- **Objective**
Below is a block of records; repeat all of them exactly.
* start Provided records *
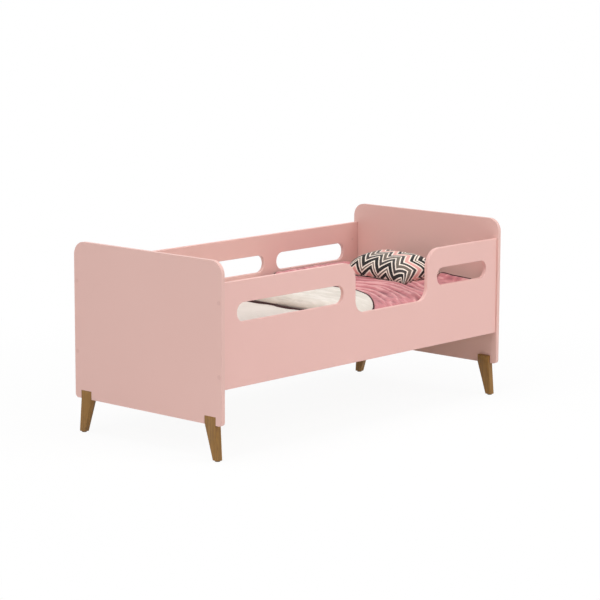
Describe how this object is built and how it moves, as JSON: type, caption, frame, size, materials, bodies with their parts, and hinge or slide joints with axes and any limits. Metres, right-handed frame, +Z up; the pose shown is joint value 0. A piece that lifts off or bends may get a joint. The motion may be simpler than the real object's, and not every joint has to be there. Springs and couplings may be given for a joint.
{
  "type": "toddler bed",
  "caption": "Low bed of lacquered board with rounded ends, slotted guard panels, an entry dip, splayed wooden legs, slat base, mattress, folded quilt and pillow.",
  "frame": {"origin": "on the floor, under the middle of the bed's overall box", "axes": "+X towards the head end, -Y towards the entry side, +Z up"},
  "size_m": [1.5612, 0.74, 0.7],
  "materials": {
    "end_board": "satin lacquer on fibreboard",
    "guard_board": "satin lacquer on fibreboard",
    "leg_wood": "oiled, straight grain",
    "dowel_wood": "fluted beech",
    "pine": "planed, bare",
    "zinc": "zinc plated",
    "yellow_zinc": "yellow zinc plated",
    "cap_plastic": "matt",
    "felt": "pressed felt",
    "mattress_ticking": "woven cover on foam",
    "cream_jersey": "cotton jersey",
    "quilt_cotton": "washed cotton, dark piping, cream reverse",
    "pillow_cotton": "printed cotton, zigzag stripes"
  },
  "bodies": {
    "bed_frame": {"headboard": "end_board", "footboard": "end_board", "front_guard": "guard_board", "back_guard": "guard_board", "leg_front_foot": "leg_wood", "leg_back_foot": "leg_wood", "leg_front_head": "leg_wood", "leg_back_head": "leg_wood", "leg_dowels": "dowel_wood", "leg_glides": "felt", "panel_bolts": "zinc", "barrel_nuts": "zinc", "panel_dowels": "dowel_wood", "cover_caps": "cap_plastic", "front_ledger": "pine", "back_ledger": "pine", "ledger_screws": "yellow_zinc", "slat_1": "pine", "slat_2": "pine", "slat_3": "pine", "slat_4": "pine", "slat_5": "pine", "slat_6": "pine", "slat_7": "pine", "slat_8": "pine", "slat_9": "pine", "slat_10": "pine", "slat_11": "pine", "slat_12": "pine", "slat_13": "pine", "slat_screws": "yellow_zinc"},
    "mattress": {"mattress": "mattress_ticking", "fitted_sheet": "cream_jersey", "quilt": "quilt_cotton"},
    "pillow": {"pillow": "pillow_cotton"}
  },
  "joints": [
    {"name": "mattress_lift", "type": "slide", "parent": "bed_frame", "child": "mattress", "axis": [0, 0, 1], "range_m": [0, 0.45]},
    {"name": "pillow_lift", "type": "slide", "parent": "mattress", "child": "pillow", "axis": [0, 0, 1], "range_m": [0, 0.3]}
  ]
}
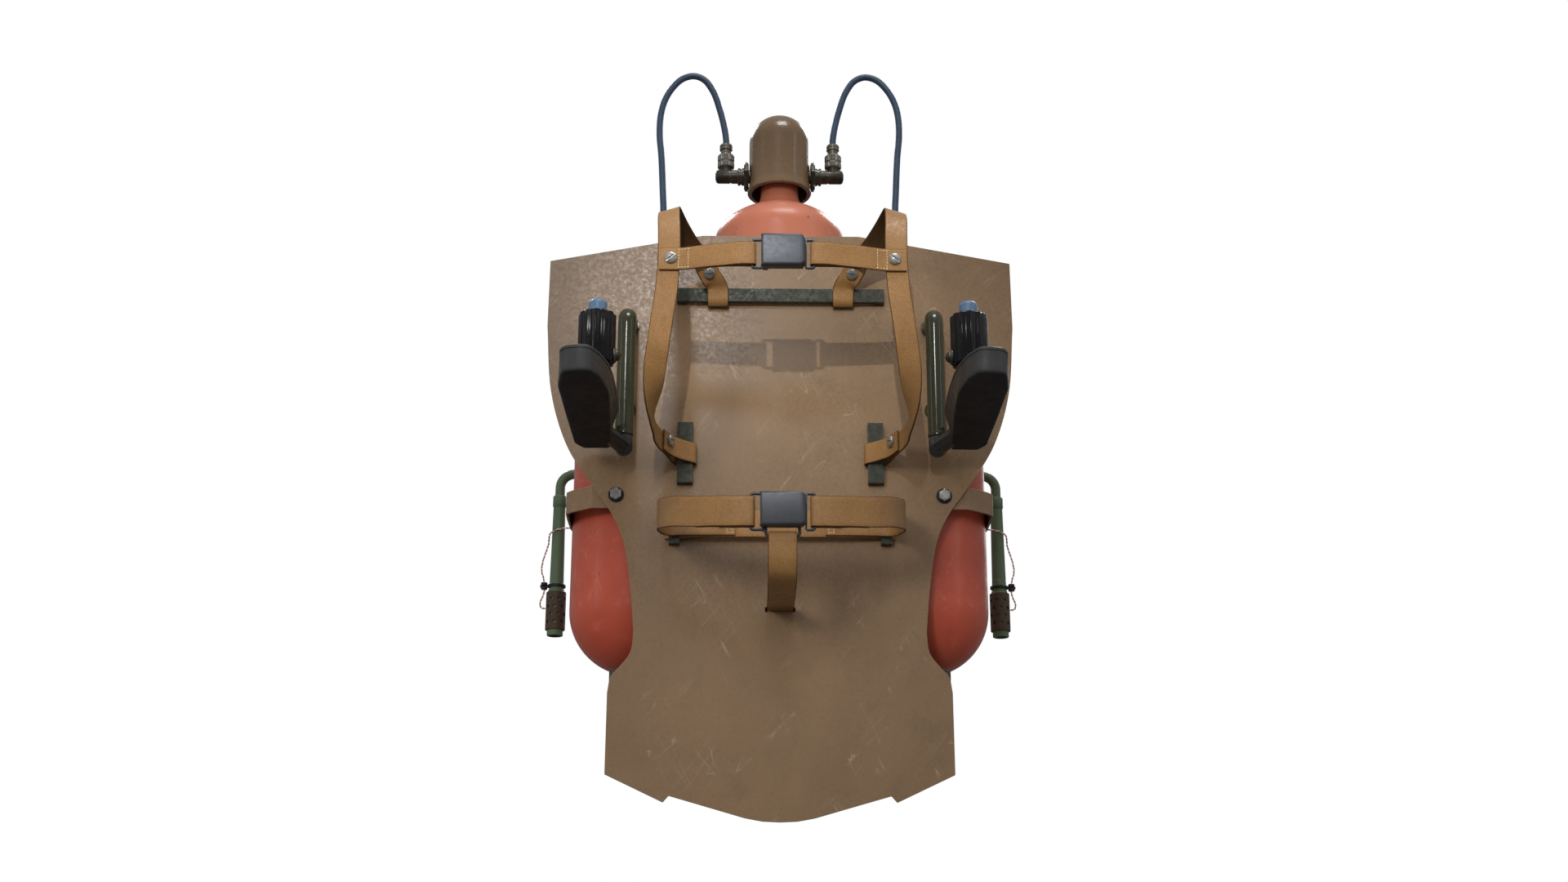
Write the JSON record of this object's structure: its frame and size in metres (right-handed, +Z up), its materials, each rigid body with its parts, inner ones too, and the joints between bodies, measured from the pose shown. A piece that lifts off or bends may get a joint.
* end Provided records *
- **Exercise solution**
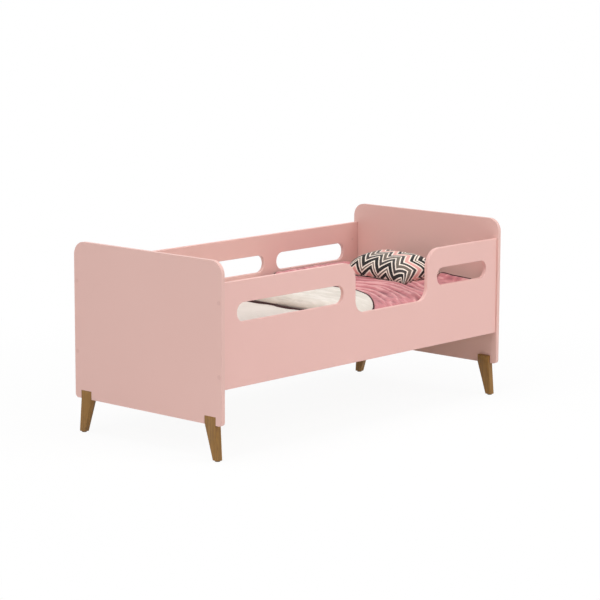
Describe how this object is built and how it moves, as JSON: type, caption, frame, size, materials, bodies with their parts, and hinge or slide joints with axes and any limits. Metres, right-handed frame, +Z up; the pose shown is joint value 0. A piece that lifts off or bends may get a joint. The motion may be simpler than the real object's, and not every joint has to be there. Springs and couplings may be given for a joint.
{
  "type": "toddler bed",
  "caption": "Low bed of lacquered board with rounded ends, slotted guard panels, an entry dip, splayed wooden legs, slat base, mattress, folded quilt and pillow.",
  "frame": {"origin": "on the floor, under the middle of the bed's overall box", "axes": "+X towards the head end, -Y towards the entry side, +Z up"},
  "size_m": [1.5612, 0.74, 0.7],
  "materials": {
    "end_board": "satin lacquer on fibreboard",
    "guard_board": "satin lacquer on fibreboard",
    "leg_wood": "oiled, straight grain",
    "dowel_wood": "fluted beech",
    "pine": "planed, bare",
    "zinc": "zinc plated",
    "yellow_zinc": "yellow zinc plated",
    "cap_plastic": "matt",
    "felt": "pressed felt",
    "mattress_ticking": "woven cover on foam",
    "cream_jersey": "cotton jersey",
    "quilt_cotton": "washed cotton, dark piping, cream reverse",
    "pillow_cotton": "printed cotton, zigzag stripes"
  },
  "bodies": {
    "bed_frame": {"headboard": "end_board", "footboard": "end_board", "front_guard": "guard_board", "back_guard": "guard_board", "leg_front_foot": "leg_wood", "leg_back_foot": "leg_wood", "leg_front_head": "leg_wood", "leg_back_head": "leg_wood", "leg_dowels": "dowel_wood", "leg_glides": "felt", "panel_bolts": "zinc", "barrel_nuts": "zinc", "panel_dowels": "dowel_wood", "cover_caps": "cap_plastic", "front_ledger": "pine", "back_ledger": "pine", "ledger_screws": "yellow_zinc", "slat_1": "pine", "slat_2": "pine", "slat_3": "pine", "slat_4": "pine", "slat_5": "pine", "slat_6": "pine", "slat_7": "pine", "slat_8": "pine", "slat_9": "pine", "slat_10": "pine", "slat_11": "pine", "slat_12": "pine", "slat_13": "pine", "slat_screws": "yellow_zinc"},
    "mattress": {"mattress": "mattress_ticking", "fitted_sheet": "cream_jersey", "quilt": "quilt_cotton"},
    "pillow": {"pillow": "pillow_cotton"}
  },
  "joints": [
    {"name": "mattress_lift", "type": "slide", "parent": "bed_frame", "child": "mattress", "axis": [0, 0, 1], "range_m": [0, 0.45]},
    {"name": "pillow_lift", "type": "slide", "parent": "mattress", "child": "pillow", "axis": [0, 0, 1], "range_m": [0, 0.3]}
  ]
}
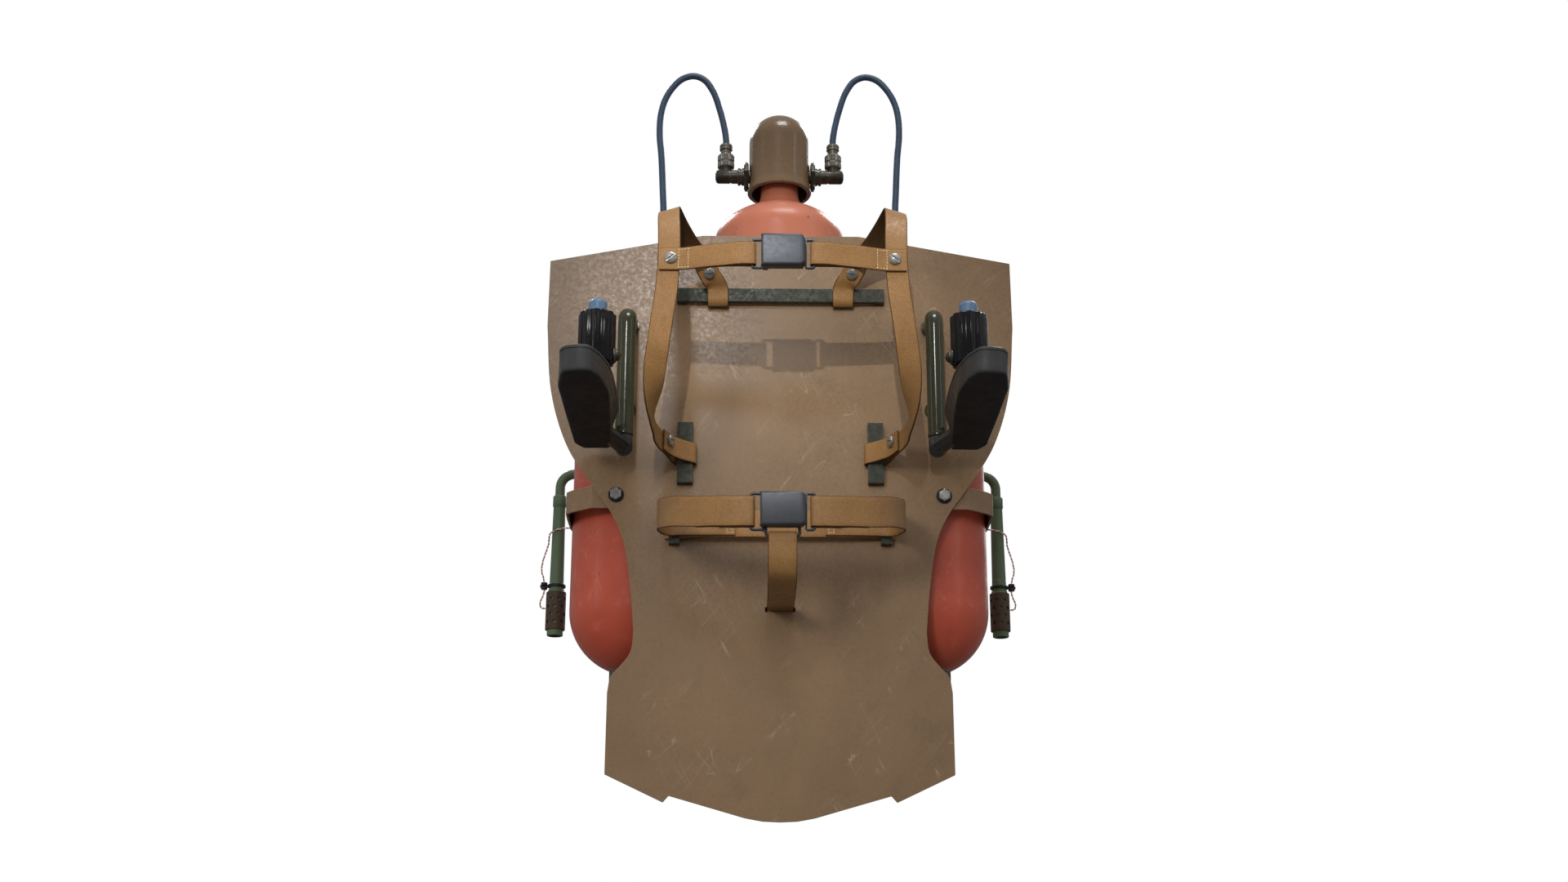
Write the JSON record of this object's structure: its frame and size in metres (right-handed, +Z up), its materials, each rigid body with its parts, inner ones too, and the joints between bodies, measured from the pose shown. A piece that lifts off or bends may get a joint.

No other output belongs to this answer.